Stated problem: Everything from the line containing "Model this object" down to the line containing "the drum's back." is to be returned exactly; include both boundary lines and leave out all others.

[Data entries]
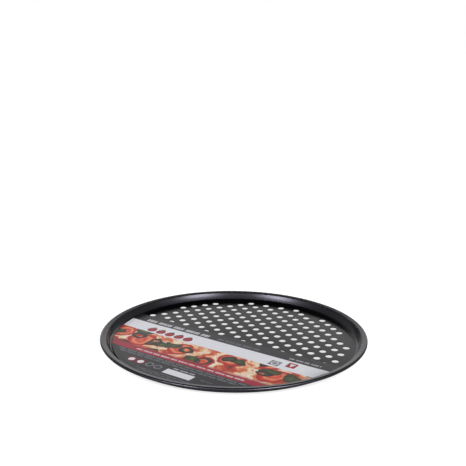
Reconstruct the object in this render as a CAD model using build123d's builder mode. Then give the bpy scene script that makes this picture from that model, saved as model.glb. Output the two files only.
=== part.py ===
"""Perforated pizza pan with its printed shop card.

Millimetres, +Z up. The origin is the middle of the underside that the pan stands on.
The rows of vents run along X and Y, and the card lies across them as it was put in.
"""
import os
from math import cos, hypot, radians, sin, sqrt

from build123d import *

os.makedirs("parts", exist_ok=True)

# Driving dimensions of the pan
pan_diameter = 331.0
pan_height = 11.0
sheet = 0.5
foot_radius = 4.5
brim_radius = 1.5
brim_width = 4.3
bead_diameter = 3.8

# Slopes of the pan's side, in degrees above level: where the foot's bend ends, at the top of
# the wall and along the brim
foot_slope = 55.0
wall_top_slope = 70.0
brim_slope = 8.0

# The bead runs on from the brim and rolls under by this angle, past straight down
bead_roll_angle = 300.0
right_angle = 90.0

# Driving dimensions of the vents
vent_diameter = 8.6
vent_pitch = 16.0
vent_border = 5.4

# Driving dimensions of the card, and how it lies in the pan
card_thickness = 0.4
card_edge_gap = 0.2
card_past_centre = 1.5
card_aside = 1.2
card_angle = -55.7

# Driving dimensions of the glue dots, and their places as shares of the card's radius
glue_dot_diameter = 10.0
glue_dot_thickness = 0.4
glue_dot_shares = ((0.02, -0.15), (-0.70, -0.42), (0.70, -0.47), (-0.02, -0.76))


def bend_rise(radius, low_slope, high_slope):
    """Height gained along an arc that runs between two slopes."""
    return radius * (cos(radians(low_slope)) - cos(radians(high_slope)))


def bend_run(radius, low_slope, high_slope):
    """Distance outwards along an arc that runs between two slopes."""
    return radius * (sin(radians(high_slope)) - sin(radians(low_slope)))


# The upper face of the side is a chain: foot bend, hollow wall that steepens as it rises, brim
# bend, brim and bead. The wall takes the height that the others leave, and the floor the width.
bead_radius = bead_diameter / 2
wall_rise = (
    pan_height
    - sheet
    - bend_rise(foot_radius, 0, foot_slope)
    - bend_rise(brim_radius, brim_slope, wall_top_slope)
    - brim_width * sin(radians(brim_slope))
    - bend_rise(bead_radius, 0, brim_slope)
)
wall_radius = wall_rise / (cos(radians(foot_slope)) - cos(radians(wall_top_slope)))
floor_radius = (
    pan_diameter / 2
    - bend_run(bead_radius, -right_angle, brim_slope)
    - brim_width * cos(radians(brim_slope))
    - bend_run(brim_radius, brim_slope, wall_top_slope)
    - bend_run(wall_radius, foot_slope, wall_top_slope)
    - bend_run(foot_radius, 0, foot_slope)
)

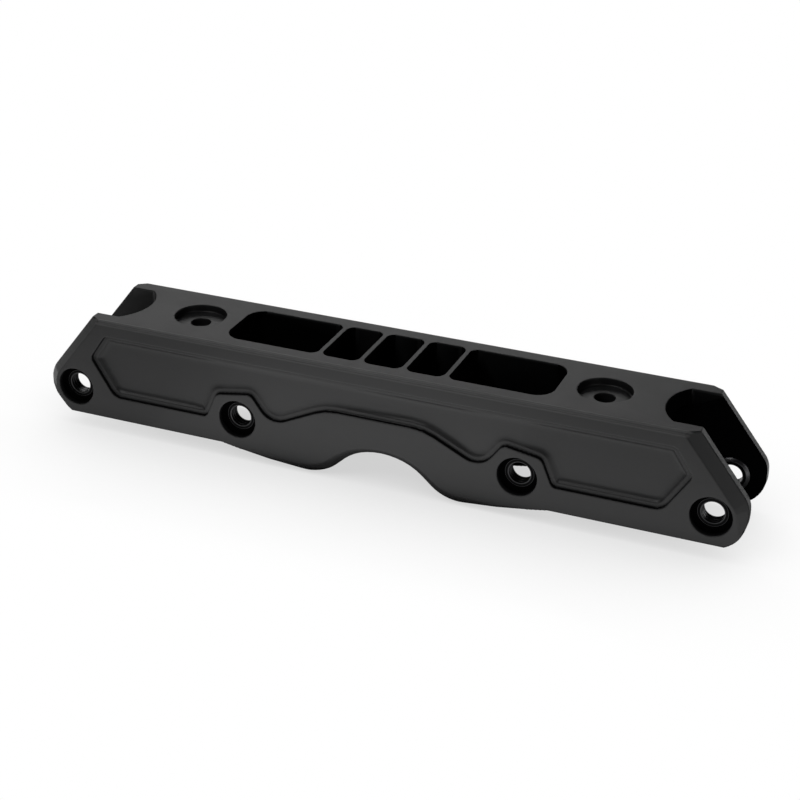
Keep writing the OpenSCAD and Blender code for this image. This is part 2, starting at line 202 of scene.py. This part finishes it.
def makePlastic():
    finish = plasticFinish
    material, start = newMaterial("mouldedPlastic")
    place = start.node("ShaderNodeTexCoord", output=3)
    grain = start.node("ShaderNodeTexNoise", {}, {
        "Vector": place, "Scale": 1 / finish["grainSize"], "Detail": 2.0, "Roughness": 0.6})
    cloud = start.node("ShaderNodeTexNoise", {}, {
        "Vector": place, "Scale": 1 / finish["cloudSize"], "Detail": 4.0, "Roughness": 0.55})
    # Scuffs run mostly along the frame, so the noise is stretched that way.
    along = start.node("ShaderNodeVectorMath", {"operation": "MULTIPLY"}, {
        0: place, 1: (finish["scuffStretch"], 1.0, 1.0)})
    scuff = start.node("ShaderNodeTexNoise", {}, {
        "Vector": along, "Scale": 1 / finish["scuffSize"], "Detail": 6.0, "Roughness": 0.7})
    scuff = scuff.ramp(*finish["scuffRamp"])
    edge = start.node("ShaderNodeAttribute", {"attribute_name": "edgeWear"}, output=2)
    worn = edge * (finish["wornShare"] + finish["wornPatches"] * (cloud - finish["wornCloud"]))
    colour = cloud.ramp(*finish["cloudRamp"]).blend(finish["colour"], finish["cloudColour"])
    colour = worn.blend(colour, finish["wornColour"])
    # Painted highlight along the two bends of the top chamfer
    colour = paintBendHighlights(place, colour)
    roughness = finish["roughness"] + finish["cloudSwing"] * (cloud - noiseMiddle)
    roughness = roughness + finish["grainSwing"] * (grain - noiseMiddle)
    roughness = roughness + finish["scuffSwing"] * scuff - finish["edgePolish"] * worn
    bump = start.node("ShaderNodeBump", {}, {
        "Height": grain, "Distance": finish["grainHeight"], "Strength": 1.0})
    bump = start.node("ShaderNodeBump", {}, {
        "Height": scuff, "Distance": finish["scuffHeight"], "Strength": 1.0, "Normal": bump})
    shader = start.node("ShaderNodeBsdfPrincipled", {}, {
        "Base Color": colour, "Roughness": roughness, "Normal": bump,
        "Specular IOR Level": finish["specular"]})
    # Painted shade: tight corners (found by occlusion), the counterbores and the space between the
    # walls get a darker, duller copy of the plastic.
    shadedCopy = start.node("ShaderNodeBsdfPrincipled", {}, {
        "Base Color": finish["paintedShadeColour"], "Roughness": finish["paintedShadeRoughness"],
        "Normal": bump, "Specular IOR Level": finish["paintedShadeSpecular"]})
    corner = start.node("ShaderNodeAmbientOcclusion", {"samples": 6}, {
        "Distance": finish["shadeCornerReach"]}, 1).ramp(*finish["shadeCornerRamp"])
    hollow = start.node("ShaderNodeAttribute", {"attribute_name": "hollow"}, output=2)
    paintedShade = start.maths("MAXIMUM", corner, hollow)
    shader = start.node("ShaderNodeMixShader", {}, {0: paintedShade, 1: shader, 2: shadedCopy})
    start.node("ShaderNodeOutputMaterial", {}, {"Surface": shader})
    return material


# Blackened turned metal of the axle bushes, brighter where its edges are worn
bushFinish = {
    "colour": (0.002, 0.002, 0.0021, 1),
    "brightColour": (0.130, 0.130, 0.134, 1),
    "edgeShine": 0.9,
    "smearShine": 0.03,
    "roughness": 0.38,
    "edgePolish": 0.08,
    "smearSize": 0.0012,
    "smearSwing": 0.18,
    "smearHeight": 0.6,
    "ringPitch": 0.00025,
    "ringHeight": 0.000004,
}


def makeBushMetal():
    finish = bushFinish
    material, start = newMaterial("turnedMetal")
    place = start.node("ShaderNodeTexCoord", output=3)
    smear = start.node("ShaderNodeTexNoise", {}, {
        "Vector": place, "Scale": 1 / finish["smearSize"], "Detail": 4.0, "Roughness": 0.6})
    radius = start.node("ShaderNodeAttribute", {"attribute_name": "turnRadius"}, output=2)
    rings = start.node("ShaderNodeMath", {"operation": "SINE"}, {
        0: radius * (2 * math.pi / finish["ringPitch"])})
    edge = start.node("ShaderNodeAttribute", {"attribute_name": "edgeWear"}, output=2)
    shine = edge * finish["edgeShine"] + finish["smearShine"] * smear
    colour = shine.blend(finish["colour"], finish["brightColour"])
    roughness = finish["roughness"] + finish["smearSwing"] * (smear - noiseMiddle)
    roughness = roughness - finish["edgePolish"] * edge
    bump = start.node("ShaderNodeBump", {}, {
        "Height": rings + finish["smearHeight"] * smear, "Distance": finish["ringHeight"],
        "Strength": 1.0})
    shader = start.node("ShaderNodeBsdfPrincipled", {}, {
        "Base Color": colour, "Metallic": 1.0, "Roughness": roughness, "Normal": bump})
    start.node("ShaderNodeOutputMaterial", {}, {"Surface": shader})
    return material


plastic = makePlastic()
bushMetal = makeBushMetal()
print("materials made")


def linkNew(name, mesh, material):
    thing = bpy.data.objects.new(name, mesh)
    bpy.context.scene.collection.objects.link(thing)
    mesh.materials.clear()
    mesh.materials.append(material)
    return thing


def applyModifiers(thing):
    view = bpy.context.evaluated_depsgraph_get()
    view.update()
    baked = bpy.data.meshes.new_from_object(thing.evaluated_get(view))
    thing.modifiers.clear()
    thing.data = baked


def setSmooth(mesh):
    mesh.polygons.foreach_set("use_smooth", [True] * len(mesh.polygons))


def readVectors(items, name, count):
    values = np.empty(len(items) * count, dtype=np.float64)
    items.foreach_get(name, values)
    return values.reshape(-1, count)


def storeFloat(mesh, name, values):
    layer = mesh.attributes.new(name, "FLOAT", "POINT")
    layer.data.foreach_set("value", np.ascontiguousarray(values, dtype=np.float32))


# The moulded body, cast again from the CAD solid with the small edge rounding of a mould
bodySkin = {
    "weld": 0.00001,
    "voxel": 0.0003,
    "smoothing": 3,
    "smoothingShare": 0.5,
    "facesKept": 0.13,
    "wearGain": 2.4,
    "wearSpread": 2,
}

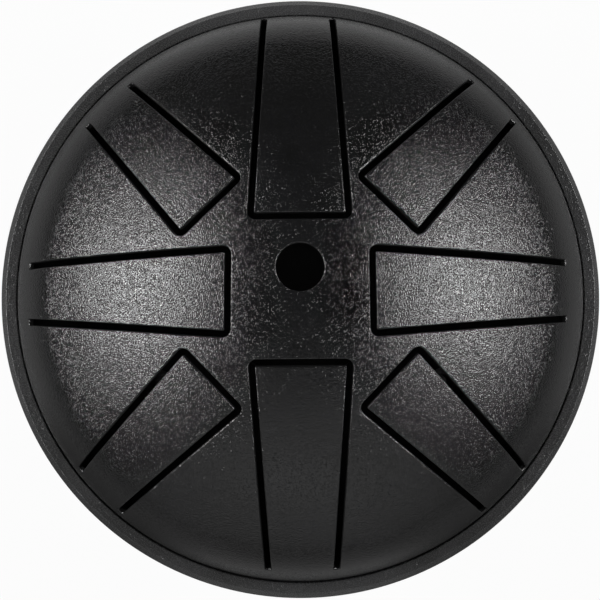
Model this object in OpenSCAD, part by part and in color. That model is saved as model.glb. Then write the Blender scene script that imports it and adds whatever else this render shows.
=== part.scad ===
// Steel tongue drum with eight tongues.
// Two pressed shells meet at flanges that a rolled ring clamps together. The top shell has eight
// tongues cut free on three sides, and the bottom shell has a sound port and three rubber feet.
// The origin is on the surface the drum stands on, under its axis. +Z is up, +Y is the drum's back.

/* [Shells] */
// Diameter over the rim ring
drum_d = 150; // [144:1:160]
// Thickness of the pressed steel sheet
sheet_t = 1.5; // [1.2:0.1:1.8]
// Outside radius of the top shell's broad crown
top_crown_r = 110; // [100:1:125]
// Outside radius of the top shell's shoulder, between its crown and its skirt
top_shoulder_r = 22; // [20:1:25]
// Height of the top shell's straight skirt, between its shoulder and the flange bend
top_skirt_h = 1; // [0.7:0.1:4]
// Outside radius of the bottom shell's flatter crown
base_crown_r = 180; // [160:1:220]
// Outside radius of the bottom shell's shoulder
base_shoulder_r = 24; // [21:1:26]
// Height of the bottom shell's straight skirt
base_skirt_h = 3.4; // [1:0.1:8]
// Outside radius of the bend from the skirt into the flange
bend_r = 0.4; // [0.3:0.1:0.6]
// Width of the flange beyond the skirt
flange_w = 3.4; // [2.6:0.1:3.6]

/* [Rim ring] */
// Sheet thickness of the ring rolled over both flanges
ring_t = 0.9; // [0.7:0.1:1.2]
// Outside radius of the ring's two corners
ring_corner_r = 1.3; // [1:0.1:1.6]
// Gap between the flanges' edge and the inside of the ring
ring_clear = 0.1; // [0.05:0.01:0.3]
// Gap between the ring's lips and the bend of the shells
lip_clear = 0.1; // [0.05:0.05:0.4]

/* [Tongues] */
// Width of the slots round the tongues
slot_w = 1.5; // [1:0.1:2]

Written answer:
Model this object in OpenSCAD, part by part and in color. That model is saved as model.glb. Then write the Blender scene script that imports it and adds whatever else this render shows.
=== part.scad ===
// Steel tongue drum with eight tongues.
// Two pressed shells meet at flanges that a rolled ring clamps together. The top shell has eight
// tongues cut free on three sides, and the bottom shell has a sound port and three rubber feet.
// The origin is on the surface the drum stands on, under its axis. +Z is up, +Y is the drum's back.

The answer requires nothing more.